### Exercise directions
Everything from the line containing "bm.to_mesh(mesh)" through the line containing "points = [vertex.co" must be quoted exactly; everything else is left out.
───
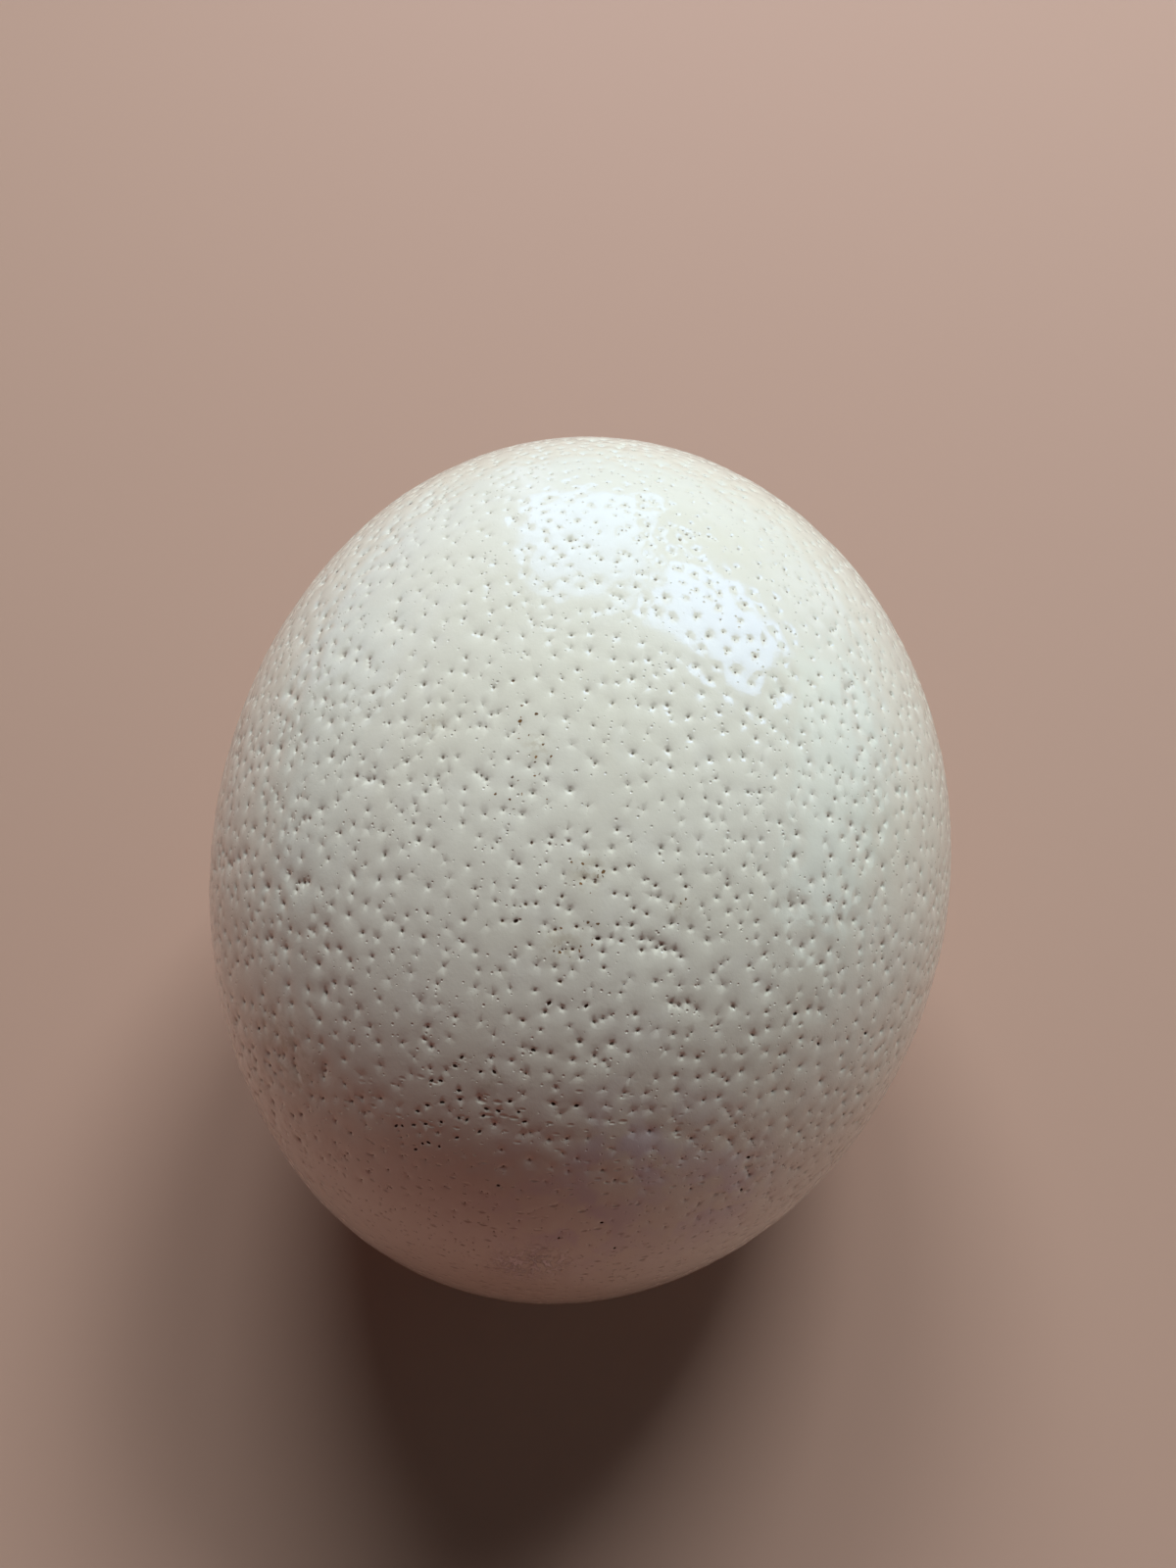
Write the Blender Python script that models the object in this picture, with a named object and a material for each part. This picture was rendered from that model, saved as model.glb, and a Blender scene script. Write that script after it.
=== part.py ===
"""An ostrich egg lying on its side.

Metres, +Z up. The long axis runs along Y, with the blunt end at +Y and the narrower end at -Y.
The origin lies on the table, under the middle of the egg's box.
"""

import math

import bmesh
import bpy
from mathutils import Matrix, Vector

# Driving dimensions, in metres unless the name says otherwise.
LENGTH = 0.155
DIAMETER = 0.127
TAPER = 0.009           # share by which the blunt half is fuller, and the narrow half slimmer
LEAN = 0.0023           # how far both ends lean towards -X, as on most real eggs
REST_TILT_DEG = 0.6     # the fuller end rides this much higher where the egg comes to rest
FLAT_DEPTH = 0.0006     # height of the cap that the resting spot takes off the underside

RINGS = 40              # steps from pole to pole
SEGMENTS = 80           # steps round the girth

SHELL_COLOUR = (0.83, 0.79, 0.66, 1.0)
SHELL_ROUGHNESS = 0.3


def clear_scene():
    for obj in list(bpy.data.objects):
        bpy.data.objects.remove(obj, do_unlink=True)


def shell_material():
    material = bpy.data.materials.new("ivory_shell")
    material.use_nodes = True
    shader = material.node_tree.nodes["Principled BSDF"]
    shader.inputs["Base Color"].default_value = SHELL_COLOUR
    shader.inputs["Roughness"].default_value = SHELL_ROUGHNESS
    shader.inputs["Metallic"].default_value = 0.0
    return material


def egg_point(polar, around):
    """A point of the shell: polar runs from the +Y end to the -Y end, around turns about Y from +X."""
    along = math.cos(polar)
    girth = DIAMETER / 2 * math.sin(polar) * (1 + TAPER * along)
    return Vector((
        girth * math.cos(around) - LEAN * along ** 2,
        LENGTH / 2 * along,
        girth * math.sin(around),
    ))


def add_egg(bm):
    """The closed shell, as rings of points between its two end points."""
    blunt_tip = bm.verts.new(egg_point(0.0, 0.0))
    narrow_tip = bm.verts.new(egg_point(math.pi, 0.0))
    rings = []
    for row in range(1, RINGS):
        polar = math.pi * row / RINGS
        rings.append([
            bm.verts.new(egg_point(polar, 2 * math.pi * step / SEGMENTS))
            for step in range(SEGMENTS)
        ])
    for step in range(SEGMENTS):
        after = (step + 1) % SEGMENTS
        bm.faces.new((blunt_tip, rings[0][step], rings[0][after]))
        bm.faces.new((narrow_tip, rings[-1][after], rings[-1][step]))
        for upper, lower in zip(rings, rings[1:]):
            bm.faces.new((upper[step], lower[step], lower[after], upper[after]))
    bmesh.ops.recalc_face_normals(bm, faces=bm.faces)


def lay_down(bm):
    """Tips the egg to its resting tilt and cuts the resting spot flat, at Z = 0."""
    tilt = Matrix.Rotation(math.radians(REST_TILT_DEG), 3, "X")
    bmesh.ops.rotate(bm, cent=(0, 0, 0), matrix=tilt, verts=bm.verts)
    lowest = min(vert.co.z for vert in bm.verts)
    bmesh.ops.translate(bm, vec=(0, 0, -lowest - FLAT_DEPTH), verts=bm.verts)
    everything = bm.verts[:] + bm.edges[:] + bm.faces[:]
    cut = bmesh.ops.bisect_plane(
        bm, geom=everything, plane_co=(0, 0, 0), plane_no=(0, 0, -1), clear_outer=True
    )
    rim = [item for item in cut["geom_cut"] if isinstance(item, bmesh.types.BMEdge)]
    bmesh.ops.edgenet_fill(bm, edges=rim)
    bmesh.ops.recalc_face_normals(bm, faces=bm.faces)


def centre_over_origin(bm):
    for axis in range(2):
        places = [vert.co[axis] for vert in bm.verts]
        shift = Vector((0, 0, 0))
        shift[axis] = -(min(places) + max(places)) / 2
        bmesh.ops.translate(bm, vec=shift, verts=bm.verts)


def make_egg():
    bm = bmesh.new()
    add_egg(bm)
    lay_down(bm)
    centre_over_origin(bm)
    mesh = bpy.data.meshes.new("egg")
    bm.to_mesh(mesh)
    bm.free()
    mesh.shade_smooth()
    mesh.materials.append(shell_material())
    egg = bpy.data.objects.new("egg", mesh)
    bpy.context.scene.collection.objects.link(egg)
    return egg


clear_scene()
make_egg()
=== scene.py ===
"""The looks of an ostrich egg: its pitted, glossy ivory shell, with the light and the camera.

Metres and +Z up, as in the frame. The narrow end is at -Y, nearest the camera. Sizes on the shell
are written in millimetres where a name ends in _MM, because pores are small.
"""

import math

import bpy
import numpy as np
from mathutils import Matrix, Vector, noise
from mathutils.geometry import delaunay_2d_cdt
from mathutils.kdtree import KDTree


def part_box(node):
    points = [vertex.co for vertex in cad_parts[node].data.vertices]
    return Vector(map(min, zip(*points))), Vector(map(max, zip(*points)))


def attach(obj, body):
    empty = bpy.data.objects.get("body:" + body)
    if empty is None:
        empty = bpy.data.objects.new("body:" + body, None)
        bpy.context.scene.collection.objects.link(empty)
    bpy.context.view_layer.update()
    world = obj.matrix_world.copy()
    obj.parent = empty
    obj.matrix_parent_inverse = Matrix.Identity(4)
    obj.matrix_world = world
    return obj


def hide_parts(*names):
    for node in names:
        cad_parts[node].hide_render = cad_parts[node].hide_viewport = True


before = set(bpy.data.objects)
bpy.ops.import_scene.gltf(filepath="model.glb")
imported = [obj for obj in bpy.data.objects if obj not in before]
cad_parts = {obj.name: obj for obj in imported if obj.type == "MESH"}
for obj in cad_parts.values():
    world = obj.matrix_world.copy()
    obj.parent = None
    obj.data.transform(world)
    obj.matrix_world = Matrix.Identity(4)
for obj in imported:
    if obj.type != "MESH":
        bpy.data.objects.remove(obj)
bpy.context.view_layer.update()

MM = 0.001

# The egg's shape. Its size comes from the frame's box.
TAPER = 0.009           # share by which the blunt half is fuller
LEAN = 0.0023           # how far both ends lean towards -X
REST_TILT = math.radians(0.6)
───
### Response to the task
    bm.to_mesh(mesh)
    bm.free()
    mesh.shade_smooth()
    mesh.materials.append(shell_material())
    egg = bpy.data.objects.new("egg", mesh)
    bpy.context.scene.collection.objects.link(egg)
    return egg


clear_scene()
make_egg()
=== scene.py ===
"""The looks of an ostrich egg: its pitted, glossy ivory shell, with the light and the camera.

Metres and +Z up, as in the frame. The narrow end is at -Y, nearest the camera. Sizes on the shell
are written in millimetres where a name ends in _MM, because pores are small.
"""

import math

import bpy
import numpy as np
from mathutils import Matrix, Vector, noise
from mathutils.geometry import delaunay_2d_cdt
from mathutils.kdtree import KDTree


def part_box(node):
    points = [vertex.co for vertex in cad_parts[node].data.vertices]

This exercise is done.